Highchair and floor reared babies are two different worlds inside Thailand, where a political dispute exist between the urban and rural divide. The baby highchair is a metaphor for basis of how to govern people. The helicopter parent hovers over their baby while the floor parents pass their babies around the circle of relatives seated on the floor. The baby highchair is also a symbol of the modern, globalized world, a more fixed, formal world, where the baby effectively isolated inside a cage, secure, protected, fed and controlled. Such cocooned babies are safe from the dangers below. But they aren’t free to explore. They don’t have human contact. They are encased in wood and leather. In contrast, floor babies grow up being held and passed from person to person, do so eye level with the bugs, spiders, house lizards and dust.
In the baby highchair universe, one group of diners is expected to look up to the highchair raised better, while that group is entitled to look down on their more backward relations. Such attitudes are as unfortunate as they are prevalent. When the traditions of a culture shift, the first place to look is how babies are fed and by whom. The ancient communal ways of child rearing are fading. If 7-Eleven and Starbucks and McDonalds were able in a generation to become ordinary features in Thailand, it likely won’t be long until the new generation of upcountry parents will want to sit at a table and put their babies in highchairs. It will become a fashion. Proof that you are modern and sophisticated and not an upcountry bumpkin. That, in the West, is what many people call ‘progress.’
Perhaps we ought to consider what a baby’s sees and experiences life from the food trough. Because that will be the way he learns how the trough is organized in his life. It’s his first political lesson about nature of sharing. There must be dozen of studies on how the development of a child and her community is linked by the thread of where baby was fed and who did the feeding. Was he up high, alone, looking out at a table? Or was he held in the arms of a mother, relative or neighbor who were seated on the floor? Often foreigners will ask how is it that Thais are so attached to their family. They didn’t get that way growing up in a highchair is one answer. Another answer is that people who were raised dining on the floor with a group of people were also likely to have slept in a room with the family. In the West, a baby has his or her own room. They separated—at two powerful social points of contact—when they eat and sleep.
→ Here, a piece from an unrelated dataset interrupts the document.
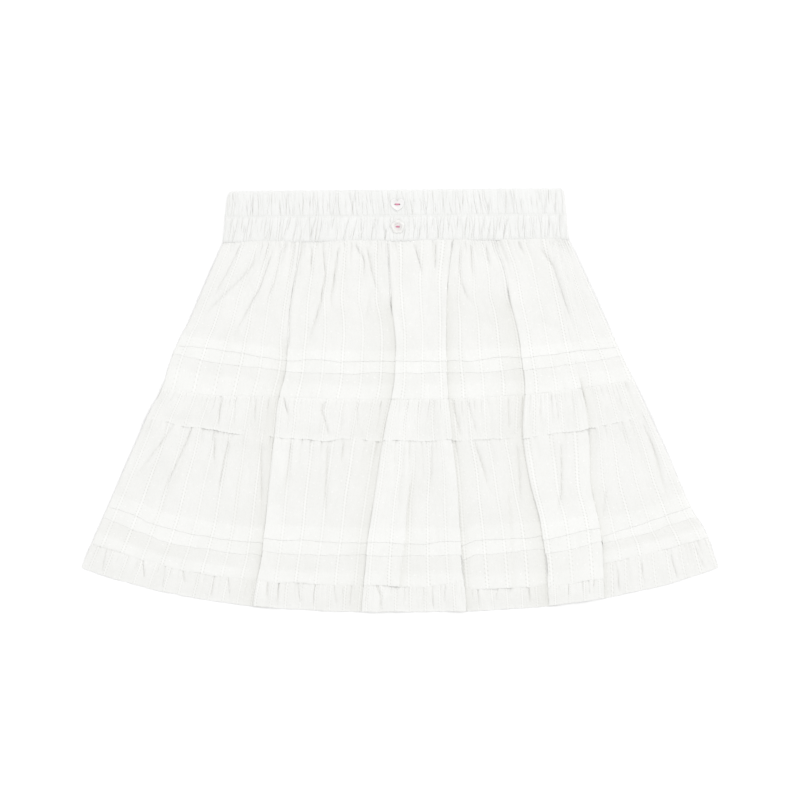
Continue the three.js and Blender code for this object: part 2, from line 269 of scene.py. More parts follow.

Where a person is seated and where he or she sleeps as a baby etches in his or her consciousness a different mental image of relationships, role, privacy, and space. And the rest of us live with that template, and over time, it becomes a norm. Only by remembering how others were raised, do we have a more complete understanding of the forces that shaped and continue to shape our capacity to share and feel empathy.